Exactly the lines from the one with "root_radius = band_inner" to the one with "obj.matrix_world = world", both included, are to be printed again; leave out the rest.

** Start Input rows **

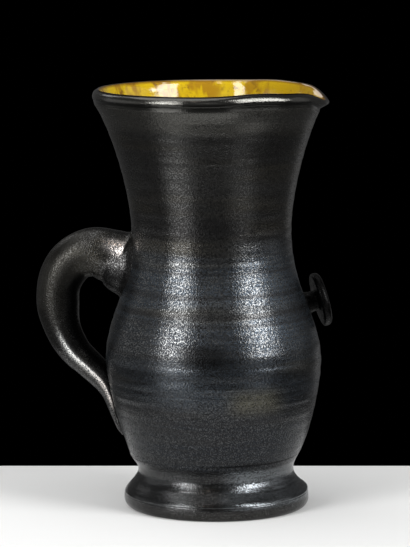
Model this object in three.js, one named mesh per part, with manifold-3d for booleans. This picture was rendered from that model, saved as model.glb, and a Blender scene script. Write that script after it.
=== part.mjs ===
// A stoneware pitcher: a thrown body with a pinched spout, a luted foot, a rolled handle and a knob.
// Millimetres, +Z up. The spout points along +X and the handle along -X. The origin is on the table,
// under the middle of the pitcher's bounding box.

import * as THREE from 'three';
import Module from 'manifold-3d';

// Foot, and the waist above it. The foot's collar is luted to the body at the seam.
const waistHeight = 24.2;
const waistRadius = 48.4;
const seamHeight = 33;
const footRadius = 57.7;
const footEdgeHeight = 7;
const footEdgeFullness = 5;
const footBevelBulge = 1.5;
const standRadius = 55.4;
const standWidth = 7.5;
const footWall = 8.5;
const waistTuck = 8;

// Thrown wall, outside
const bellyRadius = 67.4;
const bellyHeight = 92;
const neckRadius = 49.9;
const neckHeight = 172;
const lipRadius = 71.8;
const pitcherHeight = 260;
const lipThickness = 4.3;
const lipOverhang = 1.4;
const lipDepth = 9.5;
const lipArcStart = -50;
const lipArcEnd = 200;
const glazeBreak = 125;

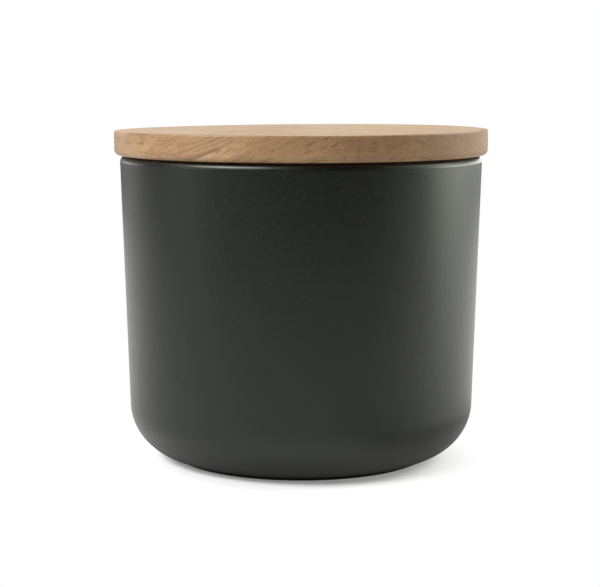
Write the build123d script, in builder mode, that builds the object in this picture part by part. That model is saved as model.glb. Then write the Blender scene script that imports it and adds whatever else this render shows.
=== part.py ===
"""Round stoneware sugar bowl with a flat wooden lid. Millimetres, +Z up, origin at the centre of the foot.

Four pieces: the slip-cast bowl, the lid's turned board, the plug glued under it, and the silicone seal that
sits on the plug's neck, between the board and the plug's flange.
"""

import math
import os

from build123d import *

# Overall
LID_DIAMETER = 100.0
TOTAL_HEIGHT = 88.3
LID_THICKNESS = 6.6
LID_GAP = 0.1  # between the rim and the board's underside

# Bowl
RIM_HEIGHT = TOTAL_HEIGHT - LID_THICKNESS - LID_GAP
RIM_RADIUS = 48.5  # the outer wall carried up to the rim plane
WALL = 4.6
WALL_TAPER = 1.75  # degrees that the wall leans in on its way down
BASE_CORNER = 14.4
CAVITY_CORNER = 11.0
FLOOR_HEIGHT = 5.6
SHOULDER = 1.7  # rounding on the rim's outer edge
MOUTH_ROUND = 1.2  # rounding on the rim's inner edge

# Foot
FOOT_OUTER = 34.4
FOOT_INNER = 29.6
FOOT_STEP = 0.5  # the glazed body stands this far above the table
RECESS_DEPTH = 1.4
RECESS_ROUND = 0.9
FOOT_ROUND = 0.25

# Lid board
BOARD_TOP_ROUND = 0.4
BOARD_UNDER_ROUND = 1.5

# Plug
NECK_RADIUS = 40.6
NECK_HEIGHT = 6.0
FLANGE_RADIUS = 42.8
FLANGE_HEIGHT = 3.0
FLANGE_ROUND = 0.9  # under edge, which leads the plug into the mouth
FLANGE_TOP_ROUND = 0.25

# Seal
SEAL_FIT = 0.05  # clearance to the neck, the board and the flange
SEAL_BAND = 1.5  # thickness of the plain band that grips the neck
LIP_COUNT = 3
LIP_PITCH = 1.6
LIP_ROOT = 0.9
LIP_TIP = 0.5
LIP_RISE = 0.45  # the tip sits above the root, as a lip bends when it is pushed down
LIP_CLEARANCE = 0.06  # to the bowl's wall, with the lips in their seated shape

LEAN = math.tan(math.radians(WALL_TAPER))
BOARD_UNDERSIDE = TOTAL_HEIGHT - LID_THICKNESS


def outer_radius(height):
    """Radius of the bowl's outer wall at a height, before its corners are rounded."""
    return RIM_RADIUS - (RIM_HEIGHT - height) * LEAN


def inner_radius(height):
    """Radius of the bowl's inner wall at a height, before its corners are rounded."""
    return outer_radius(height) - WALL


def circular_edges(part, radius):
    """The part's circular edges of one radius, lowest first."""
    circles = part.edges().filter_by(GeomType.CIRCLE)
    return circles.filter_by(lambda edge: abs(edge.radius - radius) < 1e-4).sort_by(Axis.Z)


with BuildPart() as bowl:
    with BuildSketch(Plane.XZ) as body_profile:
        with BuildLine():
            Polyline(
                (0, FOOT_STEP),
                (outer_radius(FOOT_STEP), FOOT_STEP),
                (outer_radius(RIM_HEIGHT), RIM_HEIGHT),
                (0, RIM_HEIGHT),
                close=True,
            )
        make_face()
        base_corner, shoulder_corner = body_profile.vertices().group_by(Axis.X)[1:]
        fillet(base_corner, BASE_CORNER)
        fillet(shoulder_corner, SHOULDER)
    revolve(axis=Axis.Z)

    with BuildSketch(Plane.XZ) as cavity_profile:
        with BuildLine():
            Polyline(
                (0, FLOOR_HEIGHT),
                (inner_radius(FLOOR_HEIGHT), FLOOR_HEIGHT),
                (inner_radius(RIM_HEIGHT), RIM_HEIGHT),
                (0, RIM_HEIGHT),
                close=True,
            )
        make_face()
        fillet(cavity_profile.vertices().group_by(Axis.X)[1], CAVITY_CORNER)
    revolve(axis=Axis.Z, mode=Mode.SUBTRACT)
    fillet(circular_edges(bowl, inner_radius(RIM_HEIGHT)), MOUTH_ROUND)

    # The foot ring lifts the body clear of the table, and the base is recessed inside it.
    with BuildSketch():
        Circle(FOOT_OUTER)
    extrude(amount=RECESS_DEPTH)
    with BuildSketch():
        Circle(FOOT_INNER)
    extrude(amount=RECESS_DEPTH, mode=Mode.SUBTRACT)
    fillet(circular_edges(bowl, FOOT_INNER)[-1], RECESS_ROUND)
    fillet(circular_edges(bowl, FOOT_INNER)[0], FOOT_ROUND)
    fillet(circular_edges(bowl, FOOT_OUTER)[0], FOOT_ROUND)

with BuildPart() as lid_board:
    with BuildSketch(Plane.XY.offset(BOARD_UNDERSIDE)):
        Circle(LID_DIAMETER / 2)
    extrude(amount=LID_THICKNESS)
    under_edge, top_edge = lid_board.edges().filter_by(GeomType.CIRCLE).sort_by(Axis.Z)
    fillet(under_edge, BOARD_UNDER_ROUND)
    fillet(top_edge, BOARD_TOP_ROUND)

with BuildPart() as lid_plug:
    with BuildSketch(Plane.XY.offset(BOARD_UNDERSIDE - NECK_HEIGHT)):
        Circle(NECK_RADIUS)
    extrude(amount=NECK_HEIGHT)
    with BuildSketch(Plane.XY.offset(BOARD_UNDERSIDE - NECK_HEIGHT)):
        Circle(FLANGE_RADIUS)
    extrude(amount=-FLANGE_HEIGHT)
    fillet(circular_edges(lid_plug, FLANGE_RADIUS)[0], FLANGE_ROUND)
    fillet(circular_edges(lid_plug, FLANGE_RADIUS)[-1], FLANGE_TOP_ROUND)

with BuildPart() as seal_ring:
    band_inner = NECK_RADIUS + SEAL_FIT
    band_bottom = BOARD_UNDERSIDE - NECK_HEIGHT + SEAL_FIT
    band_height = NECK_HEIGHT - 2 * SEAL_FIT
    band_middle = band_bottom + band_height / 2
    with BuildSketch(Plane.XZ) as seal_profile:
        with Locations((band_inner + SEAL_BAND / 2, band_middle)):
            Rectangle(SEAL_BAND, band_height)
        for lip in range(LIP_COUNT):
            tip_height = band_middle + (lip - (LIP_COUNT - 1) / 2) * LIP_PITCH
            root_height = tip_height - LIP_RISE
            root_radius = band_inner + SEAL_BAND / 2
            tip_radius = inner_radius(tip_height) - LIP_CLEARANCE
            with BuildLine():
                Polyline(
                    (root_radius, root_height - LIP_ROOT / 2),
                    (tip_radius, tip_height - LIP_TIP / 2),
                    (tip_radius, tip_height + LIP_TIP / 2),
                    (root_radius, root_height + LIP_ROOT / 2),
                    close=True,
                )
            make_face()
    revolve(axis=Axis.Z)

os.makedirs("parts", exist_ok=True)
pieces = {"bowl": bowl, "lid_board": lid_board, "lid_plug": lid_plug, "seal_ring": seal_ring}
for name, piece in pieces.items():
    piece.part.label = name
    export_step(piece.part, f"parts/{name}.step")
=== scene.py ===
"""Looks for the round stoneware sugar bowl with a flat wooden lid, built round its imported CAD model.

Lengths in the constants are millimetres and angles are degrees, where nothing else is said. An azimuth is 0
towards -Y, where the camera stands, and 90 towards +X.
"""

import math

import bpy
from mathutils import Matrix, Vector


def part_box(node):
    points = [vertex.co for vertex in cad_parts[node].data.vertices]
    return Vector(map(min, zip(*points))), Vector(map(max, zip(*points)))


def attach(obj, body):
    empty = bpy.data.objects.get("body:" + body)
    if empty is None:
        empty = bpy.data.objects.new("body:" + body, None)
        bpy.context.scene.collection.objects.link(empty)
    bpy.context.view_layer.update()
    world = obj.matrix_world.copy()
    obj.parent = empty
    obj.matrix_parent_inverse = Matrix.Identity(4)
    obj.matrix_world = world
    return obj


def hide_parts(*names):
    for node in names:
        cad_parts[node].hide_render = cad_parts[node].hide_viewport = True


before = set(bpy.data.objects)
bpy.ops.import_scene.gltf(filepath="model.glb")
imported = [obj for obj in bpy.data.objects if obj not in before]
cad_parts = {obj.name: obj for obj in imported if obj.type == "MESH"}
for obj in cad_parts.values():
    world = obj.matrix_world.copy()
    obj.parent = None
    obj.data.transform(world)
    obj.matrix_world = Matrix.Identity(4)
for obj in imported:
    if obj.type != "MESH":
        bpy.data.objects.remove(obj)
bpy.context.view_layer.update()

MM = 0.001
SEGMENTS = 320  # round every turned piece
LONGEST = 2.0  # of the lengths that a profile's straights are divided into
ARC_STEP = 0.8  # longest step along a rounding
ARC_STEPS = 6  # fewest steps in a rounding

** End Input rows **

→ In response:
            root_radius = band_inner + SEAL_BAND / 2
            tip_radius = inner_radius(tip_height) - LIP_CLEARANCE
            with BuildLine():
                Polyline(
                    (root_radius, root_height - LIP_ROOT / 2),
                    (tip_radius, tip_height - LIP_TIP / 2),
                    (tip_radius, tip_height + LIP_TIP / 2),
                    (root_radius, root_height + LIP_ROOT / 2),
                    close=True,
                )
            make_face()
    revolve(axis=Axis.Z)

os.makedirs("parts", exist_ok=True)
pieces = {"bowl": bowl, "lid_board": lid_board, "lid_plug": lid_plug, "seal_ring": seal_ring}
for name, piece in pieces.items():
    piece.part.label = name
    export_step(piece.part, f"parts/{name}.step")
=== scene.py ===
"""Looks for the round stoneware sugar bowl with a flat wooden lid, built round its imported CAD model.

Lengths in the constants are millimetres and angles are degrees, where nothing else is said. An azimuth is 0
towards -Y, where the camera stands, and 90 towards +X.
"""

import math

import bpy
from mathutils import Matrix, Vector


def part_box(node):
    points = [vertex.co for vertex in cad_parts[node].data.vertices]
    return Vector(map(min, zip(*points))), Vector(map(max, zip(*points)))


def attach(obj, body):
    empty = bpy.data.objects.get("body:" + body)
    if empty is None:
        empty = bpy.data.objects.new("body:" + body, None)
        bpy.context.scene.collection.objects.link(empty)
    bpy.context.view_layer.update()
    world = obj.matrix_world.copy()
    obj.parent = empty
    obj.matrix_parent_inverse = Matrix.Identity(4)
    obj.matrix_world = world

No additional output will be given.